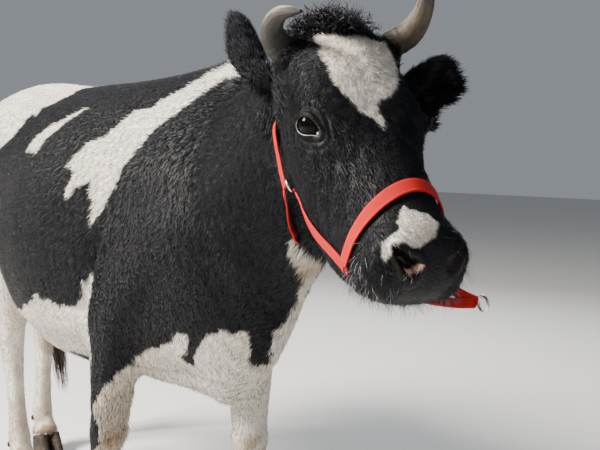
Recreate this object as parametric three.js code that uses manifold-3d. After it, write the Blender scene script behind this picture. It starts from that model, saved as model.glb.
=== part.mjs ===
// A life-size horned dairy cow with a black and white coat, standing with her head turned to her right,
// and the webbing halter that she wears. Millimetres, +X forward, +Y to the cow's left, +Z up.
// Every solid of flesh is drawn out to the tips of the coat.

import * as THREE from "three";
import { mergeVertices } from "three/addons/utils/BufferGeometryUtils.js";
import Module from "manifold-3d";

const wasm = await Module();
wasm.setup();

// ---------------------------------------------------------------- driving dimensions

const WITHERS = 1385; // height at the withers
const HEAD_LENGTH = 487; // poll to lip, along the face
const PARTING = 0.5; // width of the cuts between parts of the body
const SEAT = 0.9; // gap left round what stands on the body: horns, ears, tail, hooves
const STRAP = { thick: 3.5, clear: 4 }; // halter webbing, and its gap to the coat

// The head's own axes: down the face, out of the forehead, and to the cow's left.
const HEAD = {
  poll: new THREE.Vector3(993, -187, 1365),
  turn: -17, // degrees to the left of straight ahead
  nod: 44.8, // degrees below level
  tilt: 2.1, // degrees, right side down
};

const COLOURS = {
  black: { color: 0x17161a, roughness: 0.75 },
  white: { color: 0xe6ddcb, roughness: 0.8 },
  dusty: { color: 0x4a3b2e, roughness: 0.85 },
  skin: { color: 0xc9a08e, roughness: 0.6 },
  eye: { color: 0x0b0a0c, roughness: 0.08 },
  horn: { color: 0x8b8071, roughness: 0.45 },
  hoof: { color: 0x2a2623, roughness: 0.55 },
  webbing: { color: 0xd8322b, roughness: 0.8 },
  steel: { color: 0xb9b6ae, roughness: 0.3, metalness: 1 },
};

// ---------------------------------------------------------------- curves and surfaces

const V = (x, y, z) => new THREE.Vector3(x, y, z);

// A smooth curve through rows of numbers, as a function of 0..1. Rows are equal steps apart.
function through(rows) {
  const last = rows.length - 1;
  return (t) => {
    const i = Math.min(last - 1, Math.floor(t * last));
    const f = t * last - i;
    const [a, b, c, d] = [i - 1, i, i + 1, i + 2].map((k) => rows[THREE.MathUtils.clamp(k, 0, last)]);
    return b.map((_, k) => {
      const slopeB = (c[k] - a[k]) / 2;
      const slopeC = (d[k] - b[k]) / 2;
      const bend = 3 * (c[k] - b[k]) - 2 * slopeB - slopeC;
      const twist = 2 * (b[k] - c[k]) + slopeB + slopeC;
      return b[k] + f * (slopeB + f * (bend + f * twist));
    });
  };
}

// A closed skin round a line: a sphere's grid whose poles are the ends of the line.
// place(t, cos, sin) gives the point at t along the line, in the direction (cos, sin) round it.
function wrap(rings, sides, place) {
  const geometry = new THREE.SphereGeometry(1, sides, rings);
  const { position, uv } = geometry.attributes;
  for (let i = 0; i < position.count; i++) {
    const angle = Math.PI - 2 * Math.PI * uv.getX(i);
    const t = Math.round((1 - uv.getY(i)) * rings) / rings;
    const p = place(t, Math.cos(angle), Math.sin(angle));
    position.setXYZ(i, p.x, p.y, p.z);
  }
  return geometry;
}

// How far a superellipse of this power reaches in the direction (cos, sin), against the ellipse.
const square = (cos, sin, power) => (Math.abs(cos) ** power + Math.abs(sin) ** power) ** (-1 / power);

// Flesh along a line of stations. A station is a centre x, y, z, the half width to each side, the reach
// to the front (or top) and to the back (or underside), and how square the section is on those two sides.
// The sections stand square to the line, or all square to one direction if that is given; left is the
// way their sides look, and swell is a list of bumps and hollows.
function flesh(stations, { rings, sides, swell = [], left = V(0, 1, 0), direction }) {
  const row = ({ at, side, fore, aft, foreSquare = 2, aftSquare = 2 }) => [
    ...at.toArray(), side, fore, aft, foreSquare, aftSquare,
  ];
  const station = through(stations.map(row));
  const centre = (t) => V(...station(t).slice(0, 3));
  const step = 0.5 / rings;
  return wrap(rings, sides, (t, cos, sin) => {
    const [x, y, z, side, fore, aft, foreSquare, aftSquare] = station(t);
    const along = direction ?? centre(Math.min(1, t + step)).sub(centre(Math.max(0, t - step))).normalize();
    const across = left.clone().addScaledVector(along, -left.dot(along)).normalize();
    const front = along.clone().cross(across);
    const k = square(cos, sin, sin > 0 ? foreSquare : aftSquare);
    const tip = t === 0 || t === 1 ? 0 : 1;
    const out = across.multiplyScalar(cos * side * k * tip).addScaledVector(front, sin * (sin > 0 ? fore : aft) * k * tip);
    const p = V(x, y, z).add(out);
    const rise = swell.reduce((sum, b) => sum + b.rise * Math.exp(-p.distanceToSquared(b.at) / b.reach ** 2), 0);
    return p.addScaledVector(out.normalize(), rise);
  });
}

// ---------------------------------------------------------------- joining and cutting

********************

Give back all the data exactly as written.

*Solved exercise*.
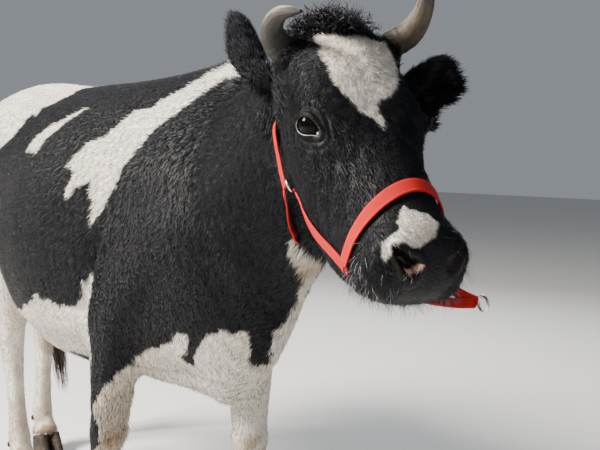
Recreate this object as parametric three.js code that uses manifold-3d. After it, write the Blender scene script behind this picture. It starts from that model, saved as model.glb.
=== part.mjs ===
// A life-size horned dairy cow with a black and white coat, standing with her head turned to her right,
// and the webbing halter that she wears. Millimetres, +X forward, +Y to the cow's left, +Z up.
// Every solid of flesh is drawn out to the tips of the coat.

import * as THREE from "three";
import { mergeVertices } from "three/addons/utils/BufferGeometryUtils.js";
import Module from "manifold-3d";

const wasm = await Module();
wasm.setup();

// ---------------------------------------------------------------- driving dimensions

const WITHERS = 1385; // height at the withers
const HEAD_LENGTH = 487; // poll to lip, along the face
const PARTING = 0.5; // width of the cuts between parts of the body
const SEAT = 0.9; // gap left round what stands on the body: horns, ears, tail, hooves
const STRAP = { thick: 3.5, clear: 4 }; // halter webbing, and its gap to the coat

// The head's own axes: down the face, out of the forehead, and to the cow's left.
const HEAD = {
  poll: new THREE.Vector3(993, -187, 1365),
  turn: -17, // degrees to the left of straight ahead
  nod: 44.8, // degrees below level
  tilt: 2.1, // degrees, right side down
};

const COLOURS = {
  black: { color: 0x17161a, roughness: 0.75 },
  white: { color: 0xe6ddcb, roughness: 0.8 },
  dusty: { color: 0x4a3b2e, roughness: 0.85 },
  skin: { color: 0xc9a08e, roughness: 0.6 },
  eye: { color: 0x0b0a0c, roughness: 0.08 },
  horn: { color: 0x8b8071, roughness: 0.45 },
  hoof: { color: 0x2a2623, roughness: 0.55 },
  webbing: { color: 0xd8322b, roughness: 0.8 },
  steel: { color: 0xb9b6ae, roughness: 0.3, metalness: 1 },
};

// ---------------------------------------------------------------- curves and surfaces

const V = (x, y, z) => new THREE.Vector3(x, y, z);

// A smooth curve through rows of numbers, as a function of 0..1. Rows are equal steps apart.
function through(rows) {
  const last = rows.length - 1;
  return (t) => {
    const i = Math.min(last - 1, Math.floor(t * last));
    const f = t * last - i;
    const [a, b, c, d] = [i - 1, i, i + 1, i + 2].map((k) => rows[THREE.MathUtils.clamp(k, 0, last)]);
    return b.map((_, k) => {
      const slopeB = (c[k] - a[k]) / 2;
      const slopeC = (d[k] - b[k]) / 2;
      const bend = 3 * (c[k] - b[k]) - 2 * slopeB - slopeC;
      const twist = 2 * (b[k] - c[k]) + slopeB + slopeC;
      return b[k] + f * (slopeB + f * (bend + f * twist));
    });
  };
}

// A closed skin round a line: a sphere's grid whose poles are the ends of the line.
// place(t, cos, sin) gives the point at t along the line, in the direction (cos, sin) round it.
function wrap(rings, sides, place) {
  const geometry = new THREE.SphereGeometry(1, sides, rings);
  const { position, uv } = geometry.attributes;
  for (let i = 0; i < position.count; i++) {
    const angle = Math.PI - 2 * Math.PI * uv.getX(i);
    const t = Math.round((1 - uv.getY(i)) * rings) / rings;
    const p = place(t, Math.cos(angle), Math.sin(angle));
    position.setXYZ(i, p.x, p.y, p.z);
  }
  return geometry;
}

// How far a superellipse of this power reaches in the direction (cos, sin), against the ellipse.
const square = (cos, sin, power) => (Math.abs(cos) ** power + Math.abs(sin) ** power) ** (-1 / power);

// Flesh along a line of stations. A station is a centre x, y, z, the half width to each side, the reach
// to the front (or top) and to the back (or underside), and how square the section is on those two sides.
// The sections stand square to the line, or all square to one direction if that is given; left is the
// way their sides look, and swell is a list of bumps and hollows.
function flesh(stations, { rings, sides, swell = [], left = V(0, 1, 0), direction }) {
  const row = ({ at, side, fore, aft, foreSquare = 2, aftSquare = 2 }) => [
    ...at.toArray(), side, fore, aft, foreSquare, aftSquare,
  ];
  const station = through(stations.map(row));
  const centre = (t) => V(...station(t).slice(0, 3));
  const step = 0.5 / rings;
  return wrap(rings, sides, (t, cos, sin) => {
    const [x, y, z, side, fore, aft, foreSquare, aftSquare] = station(t);
    const along = direction ?? centre(Math.min(1, t + step)).sub(centre(Math.max(0, t - step))).normalize();
    const across = left.clone().addScaledVector(along, -left.dot(along)).normalize();
    const front = along.clone().cross(across);
    const k = square(cos, sin, sin > 0 ? foreSquare : aftSquare);
    const tip = t === 0 || t === 1 ? 0 : 1;
    const out = across.multiplyScalar(cos * side * k * tip).addScaledVector(front, sin * (sin > 0 ? fore : aft) * k * tip);
    const p = V(x, y, z).add(out);
    const rise = swell.reduce((sum, b) => sum + b.rise * Math.exp(-p.distanceToSquared(b.at) / b.reach ** 2), 0);
    return p.addScaledVector(out.normalize(), rise);
  });
}

// ---------------------------------------------------------------- joining and cutting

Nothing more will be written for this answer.